**What the task requires:**
In the material below, the lines containing the word "JSON" are required; copy each of them.

━━━ Given records

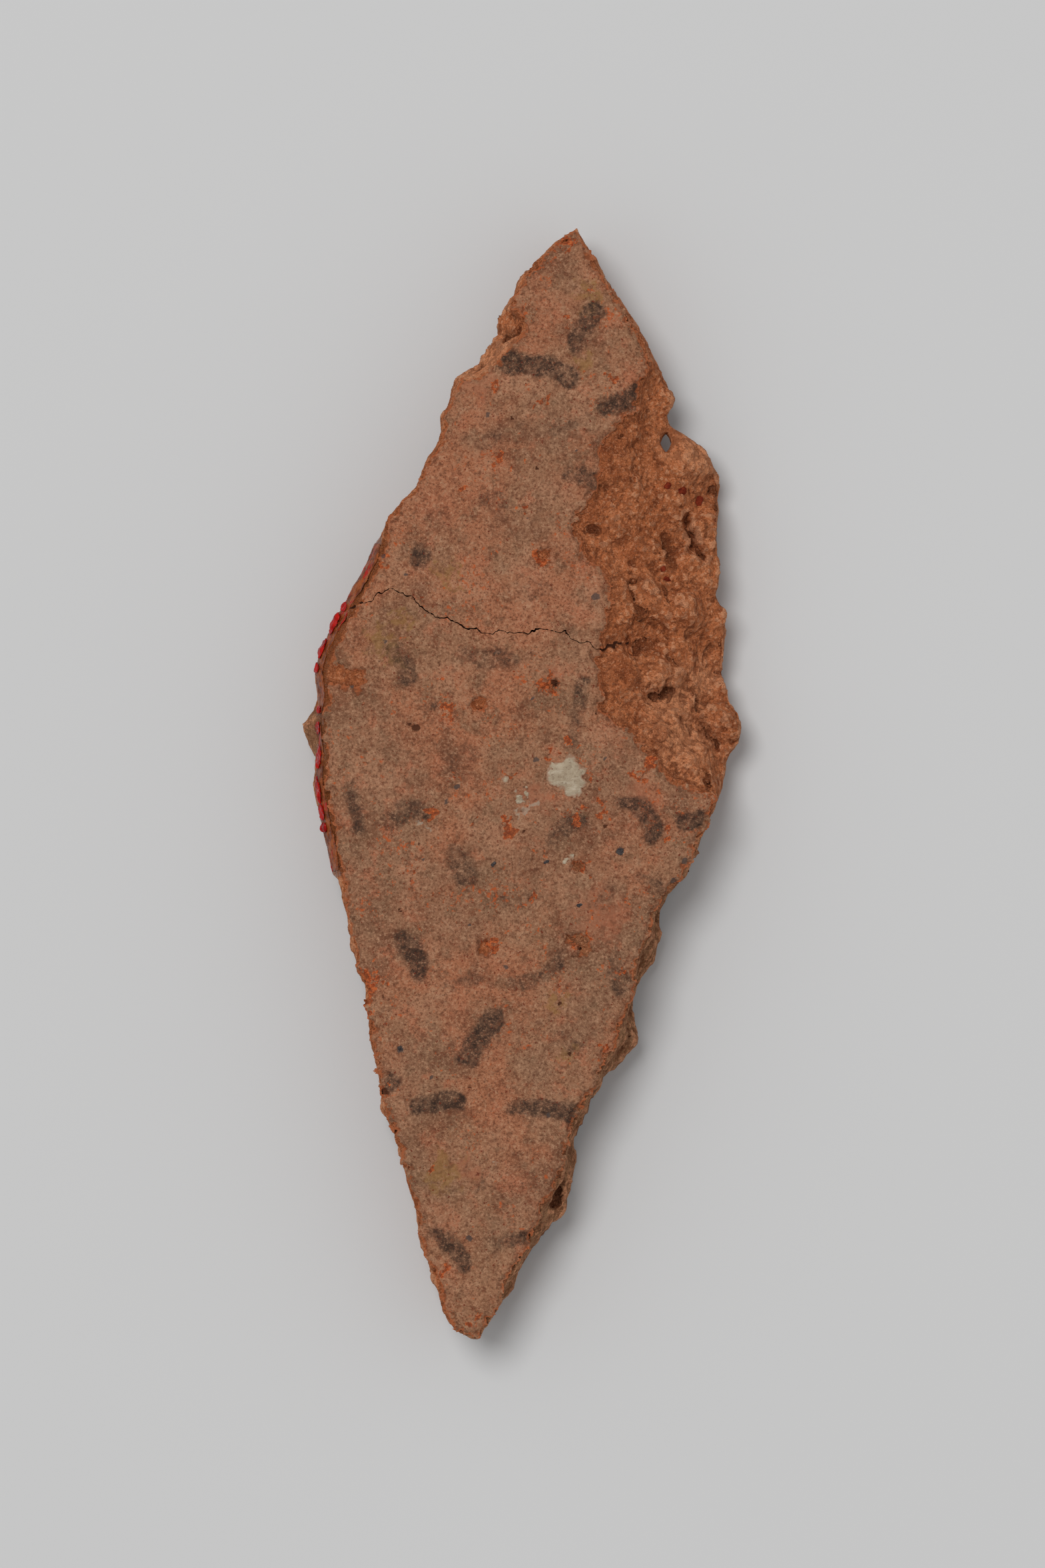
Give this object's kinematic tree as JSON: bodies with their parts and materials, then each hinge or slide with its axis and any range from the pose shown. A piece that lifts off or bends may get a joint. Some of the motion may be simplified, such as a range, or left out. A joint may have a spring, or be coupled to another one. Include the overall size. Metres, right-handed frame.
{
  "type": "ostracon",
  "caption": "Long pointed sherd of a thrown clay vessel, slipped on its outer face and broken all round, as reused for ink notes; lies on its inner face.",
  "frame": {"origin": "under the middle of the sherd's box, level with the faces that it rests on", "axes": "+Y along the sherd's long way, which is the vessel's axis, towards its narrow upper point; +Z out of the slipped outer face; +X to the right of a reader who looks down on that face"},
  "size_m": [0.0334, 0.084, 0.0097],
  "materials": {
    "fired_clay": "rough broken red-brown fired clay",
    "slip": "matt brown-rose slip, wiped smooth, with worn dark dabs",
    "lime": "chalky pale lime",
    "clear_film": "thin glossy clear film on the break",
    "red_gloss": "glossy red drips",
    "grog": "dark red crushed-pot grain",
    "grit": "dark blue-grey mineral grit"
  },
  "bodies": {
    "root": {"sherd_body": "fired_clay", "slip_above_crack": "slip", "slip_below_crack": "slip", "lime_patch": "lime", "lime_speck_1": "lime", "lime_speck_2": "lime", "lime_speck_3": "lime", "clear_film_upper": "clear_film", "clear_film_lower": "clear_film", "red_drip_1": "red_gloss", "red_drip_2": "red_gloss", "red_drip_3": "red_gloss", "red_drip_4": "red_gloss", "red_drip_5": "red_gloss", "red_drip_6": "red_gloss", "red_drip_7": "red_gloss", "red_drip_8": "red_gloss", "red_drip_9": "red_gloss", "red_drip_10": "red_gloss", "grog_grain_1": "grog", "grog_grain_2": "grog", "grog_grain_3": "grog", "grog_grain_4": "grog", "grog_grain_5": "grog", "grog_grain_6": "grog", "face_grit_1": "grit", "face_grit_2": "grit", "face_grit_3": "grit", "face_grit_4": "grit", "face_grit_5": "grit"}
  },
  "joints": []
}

━━━━━━
━━━ Given records

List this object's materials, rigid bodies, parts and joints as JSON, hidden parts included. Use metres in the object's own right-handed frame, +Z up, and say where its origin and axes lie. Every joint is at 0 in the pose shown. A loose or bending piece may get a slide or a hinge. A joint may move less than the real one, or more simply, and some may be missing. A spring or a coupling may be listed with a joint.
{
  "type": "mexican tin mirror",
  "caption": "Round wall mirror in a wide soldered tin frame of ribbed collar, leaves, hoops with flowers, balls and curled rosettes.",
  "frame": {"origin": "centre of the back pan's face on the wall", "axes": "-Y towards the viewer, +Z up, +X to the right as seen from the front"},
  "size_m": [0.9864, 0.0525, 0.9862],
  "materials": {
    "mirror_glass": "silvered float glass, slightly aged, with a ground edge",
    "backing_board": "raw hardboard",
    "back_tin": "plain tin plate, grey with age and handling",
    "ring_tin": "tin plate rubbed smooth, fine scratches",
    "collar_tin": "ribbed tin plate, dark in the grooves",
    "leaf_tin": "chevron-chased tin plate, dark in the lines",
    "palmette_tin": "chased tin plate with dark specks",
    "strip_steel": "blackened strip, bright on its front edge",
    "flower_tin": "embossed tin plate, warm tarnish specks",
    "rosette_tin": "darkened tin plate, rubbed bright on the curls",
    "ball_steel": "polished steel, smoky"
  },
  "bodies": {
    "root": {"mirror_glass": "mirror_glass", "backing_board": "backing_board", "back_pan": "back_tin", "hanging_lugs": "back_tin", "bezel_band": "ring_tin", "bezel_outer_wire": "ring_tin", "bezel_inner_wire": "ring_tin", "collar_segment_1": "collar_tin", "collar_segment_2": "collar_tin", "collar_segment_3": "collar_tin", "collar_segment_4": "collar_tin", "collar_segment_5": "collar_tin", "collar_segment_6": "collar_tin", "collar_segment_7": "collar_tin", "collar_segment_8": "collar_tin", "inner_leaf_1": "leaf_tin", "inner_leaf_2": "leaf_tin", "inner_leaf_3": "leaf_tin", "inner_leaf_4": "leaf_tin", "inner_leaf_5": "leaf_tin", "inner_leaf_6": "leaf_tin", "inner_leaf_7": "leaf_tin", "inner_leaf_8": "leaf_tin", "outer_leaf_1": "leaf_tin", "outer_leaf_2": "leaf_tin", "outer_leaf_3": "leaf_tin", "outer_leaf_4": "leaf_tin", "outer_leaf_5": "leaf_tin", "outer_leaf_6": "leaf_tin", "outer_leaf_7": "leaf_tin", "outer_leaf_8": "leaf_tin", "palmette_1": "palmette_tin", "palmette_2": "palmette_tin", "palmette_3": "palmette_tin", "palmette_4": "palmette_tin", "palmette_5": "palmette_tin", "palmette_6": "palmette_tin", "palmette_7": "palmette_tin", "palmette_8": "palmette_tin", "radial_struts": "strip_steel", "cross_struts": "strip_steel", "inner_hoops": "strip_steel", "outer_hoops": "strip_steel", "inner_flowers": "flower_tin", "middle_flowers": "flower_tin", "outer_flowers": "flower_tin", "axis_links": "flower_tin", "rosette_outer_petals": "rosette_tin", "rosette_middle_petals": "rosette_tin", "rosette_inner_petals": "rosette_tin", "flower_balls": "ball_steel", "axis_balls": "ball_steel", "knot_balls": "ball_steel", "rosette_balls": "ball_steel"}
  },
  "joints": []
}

━━━━━━

**Exercise response:**
Give this object's kinematic tree as JSON: bodies with their parts and materials, then each hinge or slide with its axis and any range from the pose shown. A piece that lifts off or bends may get a joint. Some of the motion may be simplified, such as a range, or left out. A joint may have a spring, or be coupled to another one. Include the overall size. Metres, right-handed frame.
List this object's materials, rigid bodies, parts and joints as JSON, hidden parts included. Use metres in the object's own right-handed frame, +Z up, and say where its origin and axes lie. Every joint is at 0 in the pose shown. A loose or bending piece may get a slide or a hinge. A joint may move less than the real one, or more simply, and some may be missing. A spring or a coupling may be listed with a joint.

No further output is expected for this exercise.